The Speed of Change Problem

What really keeps these folks up at night? It’s not just the volume of regulations, but the velocity. Anne-Sophie Cissey at Kaiko put it perfectly: “We’re writing the playbook while the game is already underway, under referees who rarely agree.” Basically, they’re building compliance frameworks for technologies that regulators don’t fully understand yet.

Think about autonomous vehicles at Bolt or AI governance across all these companies. The regulations are trying to catch up to technology that’s moving faster than legislation ever could. And in crypto? MiCA promised clarity but they’re still “deciphering what it means in practice” while the US remains “a moving target.” It’s like trying to hit a target that’s not just moving, but shape-shifting.

The European Patchwork Problem

Aleksandra Stiller at 0TO9 highlighted something crucial that often gets overlooked: Europe isn’t one market for compliance purposes. You’ve got EU-wide regulations like DORA for ICT risks, but then every country adds their own twist. And when you’re operating in multiple jurisdictions? The complexity doesn’t just add up – it multiplies.

Bolt faces this daily with 600 cities each having their own transportation rules. How do you scale when every market requires custom compliance work? The answer seems to be building flexible frameworks that can adapt locally while maintaining core principles. But that’s easier said than done when you’re also trying to move at “fintech speed.”

Compliance as Innovation Enabler

What’s fascinating is how these leaders see their role differently. Samantha Sayers at Bolt talks about “smart compliance leadership” and “embedding risk management into product development.” They’re not saying no to innovation – they’re figuring out how to say “yes, and here’s how we do it safely.”

The common thread?

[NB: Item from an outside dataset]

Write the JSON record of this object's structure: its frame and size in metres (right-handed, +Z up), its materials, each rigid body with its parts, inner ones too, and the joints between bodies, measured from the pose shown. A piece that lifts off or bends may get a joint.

Technology as the solution, not just the problem. They’re all talking about leveraging AI, automation, and data intelligence to make compliance more efficient. The goal is freeing up human expertise for higher-value judgment calls rather than administrative tasks. In an era where industrial computing power drives so much automation, having robust systems becomes critical – whether you’re monitoring financial transactions or managing global mobility networks.

So where does this leave us? Compliance is becoming a strategic function that can make or break companies in regulated industries. The ones who get it right won’t just survive regulatory scrutiny – they’ll actually outcompete because customers and partners will trust them more. That’s a pretty dramatic shift from the compliance officers of old who were just there to keep companies out of trouble.